■ REQUIREMENTS:
Beginning with the first line of the data below, reproduce every line unchanged, ending with the line that holds "TIE_WEAR = 0.4 * MM".

■ AVAILABLE DATA:
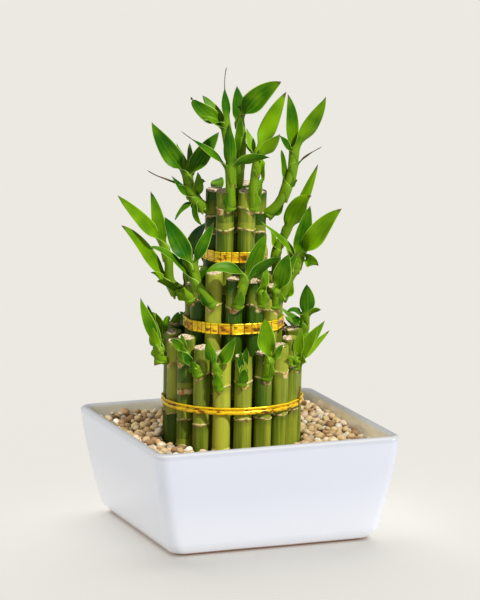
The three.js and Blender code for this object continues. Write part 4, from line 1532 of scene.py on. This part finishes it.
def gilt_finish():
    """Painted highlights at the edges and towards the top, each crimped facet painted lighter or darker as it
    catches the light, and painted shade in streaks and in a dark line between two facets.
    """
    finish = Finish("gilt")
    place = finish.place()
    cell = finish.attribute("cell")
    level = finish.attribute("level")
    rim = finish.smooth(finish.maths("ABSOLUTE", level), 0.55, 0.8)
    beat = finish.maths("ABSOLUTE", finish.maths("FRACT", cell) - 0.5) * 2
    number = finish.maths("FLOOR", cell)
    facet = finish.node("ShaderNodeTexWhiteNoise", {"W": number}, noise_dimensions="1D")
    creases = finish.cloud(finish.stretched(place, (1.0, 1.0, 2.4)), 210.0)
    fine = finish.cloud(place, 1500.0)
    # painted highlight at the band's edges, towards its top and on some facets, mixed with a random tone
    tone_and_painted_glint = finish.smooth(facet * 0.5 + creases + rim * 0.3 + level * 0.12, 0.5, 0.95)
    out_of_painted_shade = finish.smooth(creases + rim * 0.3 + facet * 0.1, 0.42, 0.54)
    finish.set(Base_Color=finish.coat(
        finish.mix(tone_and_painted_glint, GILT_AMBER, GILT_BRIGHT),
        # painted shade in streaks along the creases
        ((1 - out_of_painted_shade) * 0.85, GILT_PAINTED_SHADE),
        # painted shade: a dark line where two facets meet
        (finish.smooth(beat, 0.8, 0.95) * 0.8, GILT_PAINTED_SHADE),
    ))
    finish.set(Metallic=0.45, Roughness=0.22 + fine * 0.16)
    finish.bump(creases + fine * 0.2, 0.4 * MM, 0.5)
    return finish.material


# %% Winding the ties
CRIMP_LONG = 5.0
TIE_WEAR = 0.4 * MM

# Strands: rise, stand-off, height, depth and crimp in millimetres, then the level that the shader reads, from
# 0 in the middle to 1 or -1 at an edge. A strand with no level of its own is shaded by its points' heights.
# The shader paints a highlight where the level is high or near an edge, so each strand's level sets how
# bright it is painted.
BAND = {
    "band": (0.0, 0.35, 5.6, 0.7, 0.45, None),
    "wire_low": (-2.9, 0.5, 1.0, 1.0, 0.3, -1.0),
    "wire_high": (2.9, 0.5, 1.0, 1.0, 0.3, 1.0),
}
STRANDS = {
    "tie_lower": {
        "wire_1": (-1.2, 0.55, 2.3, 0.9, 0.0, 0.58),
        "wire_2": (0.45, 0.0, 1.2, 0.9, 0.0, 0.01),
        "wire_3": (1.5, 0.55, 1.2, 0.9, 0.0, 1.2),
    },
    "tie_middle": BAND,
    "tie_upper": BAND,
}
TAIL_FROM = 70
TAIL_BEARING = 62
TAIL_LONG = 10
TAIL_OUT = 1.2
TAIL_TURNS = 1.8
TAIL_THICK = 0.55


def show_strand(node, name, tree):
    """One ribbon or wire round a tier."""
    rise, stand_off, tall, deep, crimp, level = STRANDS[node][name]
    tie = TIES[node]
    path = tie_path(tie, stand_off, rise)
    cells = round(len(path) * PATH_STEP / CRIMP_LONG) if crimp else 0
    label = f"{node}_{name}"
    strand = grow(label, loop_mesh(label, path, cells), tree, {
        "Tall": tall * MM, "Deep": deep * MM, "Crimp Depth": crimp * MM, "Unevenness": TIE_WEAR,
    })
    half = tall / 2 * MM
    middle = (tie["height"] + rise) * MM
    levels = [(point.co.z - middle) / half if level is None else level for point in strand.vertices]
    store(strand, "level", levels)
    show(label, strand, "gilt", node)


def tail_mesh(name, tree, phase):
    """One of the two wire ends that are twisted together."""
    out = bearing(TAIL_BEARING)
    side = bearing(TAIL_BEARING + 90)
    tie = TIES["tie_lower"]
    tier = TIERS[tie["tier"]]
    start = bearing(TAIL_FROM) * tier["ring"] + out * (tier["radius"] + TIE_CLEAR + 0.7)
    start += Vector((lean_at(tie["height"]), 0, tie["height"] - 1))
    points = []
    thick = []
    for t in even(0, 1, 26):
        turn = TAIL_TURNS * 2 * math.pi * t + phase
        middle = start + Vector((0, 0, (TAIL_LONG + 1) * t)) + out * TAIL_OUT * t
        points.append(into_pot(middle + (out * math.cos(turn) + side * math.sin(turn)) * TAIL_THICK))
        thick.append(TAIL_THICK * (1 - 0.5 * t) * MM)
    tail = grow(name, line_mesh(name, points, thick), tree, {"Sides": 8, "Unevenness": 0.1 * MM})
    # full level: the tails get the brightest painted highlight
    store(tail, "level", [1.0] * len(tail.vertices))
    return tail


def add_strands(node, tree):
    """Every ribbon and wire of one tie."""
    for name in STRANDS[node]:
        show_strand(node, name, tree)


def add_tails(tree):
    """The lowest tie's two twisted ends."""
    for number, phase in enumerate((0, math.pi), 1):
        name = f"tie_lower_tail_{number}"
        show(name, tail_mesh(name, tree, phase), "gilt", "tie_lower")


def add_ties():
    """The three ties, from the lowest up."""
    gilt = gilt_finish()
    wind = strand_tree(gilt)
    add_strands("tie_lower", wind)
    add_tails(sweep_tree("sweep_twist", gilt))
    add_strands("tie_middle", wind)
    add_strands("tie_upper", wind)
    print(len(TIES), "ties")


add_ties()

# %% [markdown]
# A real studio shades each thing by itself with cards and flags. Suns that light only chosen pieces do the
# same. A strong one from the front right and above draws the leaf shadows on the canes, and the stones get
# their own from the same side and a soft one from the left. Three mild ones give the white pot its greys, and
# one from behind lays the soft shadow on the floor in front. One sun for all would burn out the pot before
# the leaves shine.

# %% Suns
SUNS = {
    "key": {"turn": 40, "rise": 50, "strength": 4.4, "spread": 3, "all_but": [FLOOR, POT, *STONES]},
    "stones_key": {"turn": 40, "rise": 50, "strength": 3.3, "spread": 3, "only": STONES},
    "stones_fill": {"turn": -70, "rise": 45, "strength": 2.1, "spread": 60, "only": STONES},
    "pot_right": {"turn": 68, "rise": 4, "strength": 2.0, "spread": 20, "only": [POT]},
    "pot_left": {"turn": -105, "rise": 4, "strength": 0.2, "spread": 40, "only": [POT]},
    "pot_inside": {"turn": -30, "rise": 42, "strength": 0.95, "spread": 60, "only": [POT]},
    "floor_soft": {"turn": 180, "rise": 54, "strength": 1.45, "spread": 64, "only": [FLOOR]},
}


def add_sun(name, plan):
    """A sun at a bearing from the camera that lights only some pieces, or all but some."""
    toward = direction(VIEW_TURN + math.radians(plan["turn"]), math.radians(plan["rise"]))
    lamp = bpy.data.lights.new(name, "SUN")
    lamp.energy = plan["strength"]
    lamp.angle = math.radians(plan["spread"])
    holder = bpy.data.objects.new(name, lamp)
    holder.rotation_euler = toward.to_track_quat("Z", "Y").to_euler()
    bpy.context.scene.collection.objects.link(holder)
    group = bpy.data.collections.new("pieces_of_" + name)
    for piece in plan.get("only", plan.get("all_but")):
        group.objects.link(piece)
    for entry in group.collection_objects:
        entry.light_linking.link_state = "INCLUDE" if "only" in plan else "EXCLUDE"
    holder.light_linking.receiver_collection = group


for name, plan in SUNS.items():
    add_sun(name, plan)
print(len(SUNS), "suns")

■ WRITTEN RESPONSE:
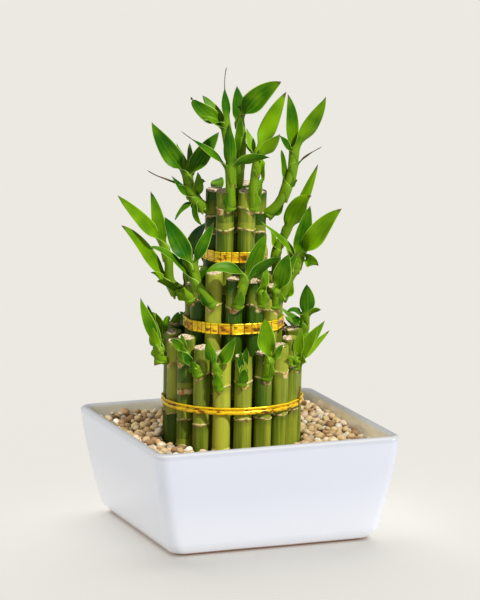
The three.js and Blender code for this object continues. Write part 4, from line 1532 of scene.py on. This part finishes it.
def gilt_finish():
    """Painted highlights at the edges and towards the top, each crimped facet painted lighter or darker as it
    catches the light, and painted shade in streaks and in a dark line between two facets.
    """
    finish = Finish("gilt")
    place = finish.place()
    cell = finish.attribute("cell")
    level = finish.attribute("level")
    rim = finish.smooth(finish.maths("ABSOLUTE", level), 0.55, 0.8)
    beat = finish.maths("ABSOLUTE", finish.maths("FRACT", cell) - 0.5) * 2
    number = finish.maths("FLOOR", cell)
    facet = finish.node("ShaderNodeTexWhiteNoise", {"W": number}, noise_dimensions="1D")
    creases = finish.cloud(finish.stretched(place, (1.0, 1.0, 2.4)), 210.0)
    fine = finish.cloud(place, 1500.0)
    # painted highlight at the band's edges, towards its top and on some facets, mixed with a random tone
    tone_and_painted_glint = finish.smooth(facet * 0.5 + creases + rim * 0.3 + level * 0.12, 0.5, 0.95)
    out_of_painted_shade = finish.smooth(creases + rim * 0.3 + facet * 0.1, 0.42, 0.54)
    finish.set(Base_Color=finish.coat(
        finish.mix(tone_and_painted_glint, GILT_AMBER, GILT_BRIGHT),
        # painted shade in streaks along the creases
        ((1 - out_of_painted_shade) * 0.85, GILT_PAINTED_SHADE),
        # painted shade: a dark line where two facets meet
        (finish.smooth(beat, 0.8, 0.95) * 0.8, GILT_PAINTED_SHADE),
    ))
    finish.set(Metallic=0.45, Roughness=0.22 + fine * 0.16)
    finish.bump(creases + fine * 0.2, 0.4 * MM, 0.5)
    return finish.material


# %% Winding the ties
CRIMP_LONG = 5.0
TIE_WEAR = 0.4 * MM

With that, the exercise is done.